Segundo Caproski enquanto frigorífico há uma expectativa que o mercado da carne vai continuar assim por um bom tempo. “A nível de frigorífico percebemos que a demanda está cada vez maior. O nosso Estado é o que mais consome carne no País, por outro lado a diminuição do gado gerou pouca oferta e essa epidemia na China que fez as exportações aumentarem, isso tudo acreditamos que vai fazer o mercado da carne se manter assim por um bom tempo, os preços ficarão altos para o consumidor final”.

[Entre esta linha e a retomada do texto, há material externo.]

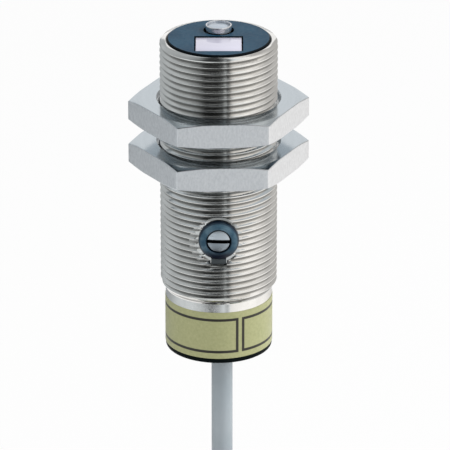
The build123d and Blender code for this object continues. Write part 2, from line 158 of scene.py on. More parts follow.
def newGroup(name, inputs, outputs):
    group = bpy.data.node_groups.new(name, "ShaderNodeTree")
    for label, kind, value in inputs:
        socket = group.interface.new_socket(name=label, in_out="INPUT", socket_type=kind)
        socket.default_value = value
    for label in outputs:
        group.interface.new_socket(
            name=label, in_out="OUTPUT", socket_type="NodeSocketFloat"
        )
    return group, group.nodes.new("NodeGroupInput"), group.nodes.new("NodeGroupOutput")


def feed(tree, socket, value):  # with a number, a colour or what another node puts out
    if isinstance(value, tuple):
        socket.default_value = (*value, 1)
    elif isinstance(value, (int, float)):
        socket.default_value = value
    else:
        tree.links.new(value, socket)


def mathNode(tree, operation, *values):
    node = tree.nodes.new("ShaderNodeMath")
    node.operation = operation
    for socket, value in zip(node.inputs, values):
        feed(tree, socket, value)
    return node.outputs[0]


def mapped(tree, value, fromLow, fromHigh, toLow, toHigh, smooth=False):
    node = tree.nodes.new("ShaderNodeMapRange")
    if smooth:
        node.interpolation_type = "SMOOTHSTEP"
    for socket, given in zip(node.inputs, (value, fromLow, fromHigh, toLow, toHigh)):
        feed(tree, socket, given)
    return node.outputs["Result"]


def splitVector(tree, vector):
    node = tree.nodes.new("ShaderNodeSeparateXYZ")
    tree.links.new(vector, node.inputs[0])
    return node.outputs


def coordinates(tree):  # the place on the object, split into X, Y and Z
    return splitVector(tree, tree.nodes.new("ShaderNodeTexCoord").outputs["Object"])


def facing(tree):  # the surface's direction, split into X, Y and Z
    return splitVector(tree, tree.nodes.new("ShaderNodeNewGeometry").outputs["True Normal"])


def noise(tree, vector, scale, detail):
    node = tree.nodes.new("ShaderNodeTexNoise")
    node.inputs["Detail"].default_value = detail
    tree.links.new(vector, node.inputs["Vector"])
    tree.links.new(scale, node.inputs["Scale"])
    return node


grainNoise = {
    "detail": 4,
    "roughness": 0.6,
    "patchDetail": 2,
    "patchScale": 0.12,  # of the fine grain's scale
    "spread": (0.3, 0.7),  # values that the grain mostly keeps between
    "patchSpread": (0.35, 0.65),
    "bumpDepth": 0.02,
}


def grainGroup():  # fine grain, stretched along any axis, and wide patches
    group, given, out = newGroup(
        "surfaceGrain",
        [
            ("Scale", "NodeSocketFloat", 1000.0),
            ("Stretch", "NodeSocketVector", (1.0, 1.0, 1.0)),
        ],
        ["Grain", "Patches"],
    )
    position = group.nodes.new("ShaderNodeTexCoord").outputs["Object"]
    stretched = group.nodes.new("ShaderNodeVectorMath")
    stretched.operation = "MULTIPLY"
    group.links.new(position, stretched.inputs[0])
    group.links.new(given.outputs["Stretch"], stretched.inputs[1])
    scale = given.outputs["Scale"]
    fine = noise(group, stretched.outputs[0], scale, grainNoise["detail"])
    fine.inputs["Roughness"].default_value = grainNoise["roughness"]
    wideScale = mathNode(group, "MULTIPLY", scale, grainNoise["patchScale"])
    wide = noise(group, position, wideScale, grainNoise["patchDetail"])
    group.links.new(fine.outputs["Fac"], out.inputs["Grain"])
    group.links.new(wide.outputs["Fac"], out.inputs["Patches"])
    return group


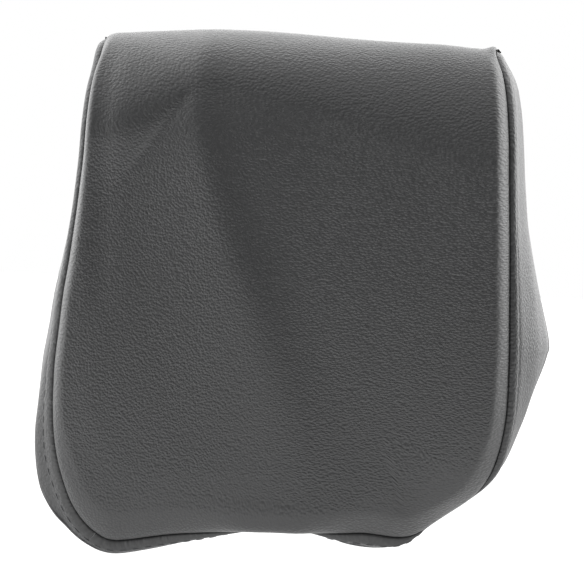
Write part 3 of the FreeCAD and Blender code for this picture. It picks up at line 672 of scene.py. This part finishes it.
def line_across(piece, half, count, s):
    """Points of a back panel's surface along a straight line across it, with the way out of it."""
    mesh = piece.data
    corners = [Vector(v.co) for v in mesh.vertices]
    tree = BVHTree.FromPolygons(corners, [tuple(f.vertices) for f in mesh.polygons])
    x = np.linspace(-half, half, count)
    low, high = place(x, s, 0) * MM, place(x, s, 1) * MM
    path, normal = [], []
    for a, b in zip(low, high):
        way = Vector(b - a).normalized()
        hit = tree.ray_cast(Vector(a) + way * RAY_START, -way, RAY_LENGTH)
        if hit[0] is not None:
            path.append(np.array(hit[0]) / MM)
            normal.append(np.array(hit[1] if hit[1].dot(way) > 0 else -hit[1]))
    return np.array(path), np.array(normal)


whole = np.concatenate(gussets)
stitch_column = closest(NEAR_SEAM, STITCH_LINE)
zip_stitch = 4.5
stitches("topstitch_front", *column_path(whole, stitch_column))
stitches("topstitch_rear", *column_path(whole, whole.shape[1] - 1 - stitch_column))
stitches("topstitch_back_seam", *line_across(back_upper, 88, 300, BACK_SEAM + 5.0))
stitches("topstitch_zip_upper", *line_across(back_upper, 66, 240, ZIP_S - ZIP_HALF_OPENING - zip_stitch))
stitches("topstitch_zip_lower", *line_across(back_lower, 66, 240, ZIP_S + ZIP_HALF_OPENING + zip_stitch))

# ---------------------------------------------------------------- camera
AZIMUTH = math.radians(8.0)
ELEVATION = math.radians(1.5)
LEAN = math.radians(2.5)
AIM = Vector((0.0045, -0.140, 0.015))
DISTANCE = 0.705
level = math.cos(ELEVATION)
back = Vector((math.sin(AZIMUTH) * level, -math.cos(AZIMUTH) * level, math.sin(ELEVATION)))
lens = bpy.data.cameras.new("camera")
lens.lens = 100
lens.sensor_width = 36
lens.clip_start = 0.05
lens.clip_end = 100
camera = bpy.data.objects.new("camera", lens)
bpy.context.scene.collection.objects.link(camera)
camera.rotation_mode = "QUATERNION"
camera.rotation_quaternion = (-back).to_track_quat("-Z", "Y") @ Matrix.Rotation(LEAN, 3, "Z").to_quaternion()
camera.location = AIM + back * DISTANCE
bpy.context.scene.camera = camera


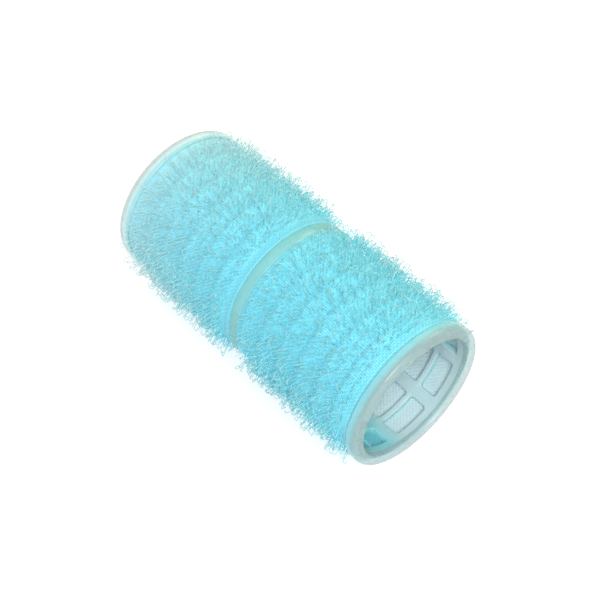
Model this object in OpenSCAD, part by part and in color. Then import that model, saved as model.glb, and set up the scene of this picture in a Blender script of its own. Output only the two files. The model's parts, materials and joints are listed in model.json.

Caproski salienta que para o produtor esse mercado está interessante, mas que para os frigoríficos e principalmente para os consumidores será uma fase muito difícil. “Os frigoríficos já vêm há algum tempo trabalhando com margens menores para poder se manter no mercado, agora com esse aumento do boi vivo eles diminuirão ainda mais. Para os grandes que exportam é sim um ótimo negócio, pois eles têm margem para as negociações, mas os pequenos vão sentir muito essa crise, os produtores hoje têm o poder de barganha, eles vão poder escolher para quem vender e os pequenos frigoríficos terão dificuldades de comprar. Da mesma forma o consumidor final vai sofrer, uma vez que os custos serão repassados, acredito que o consumo d e carne bovina vai diminuir e as pessoas vão passar a consumir mais carne de frango ou suínos”, salienta, ao concluir: “O problema não é só no Rio Grande do Sul, o que nivelava o preço da carne no estado era o Mato Grosso e com o aumento de demanda para exportação eles hoje têm o preço mais alto que o nosso, então aquela carne que vinha e equilibrava o mercado não vem mais”.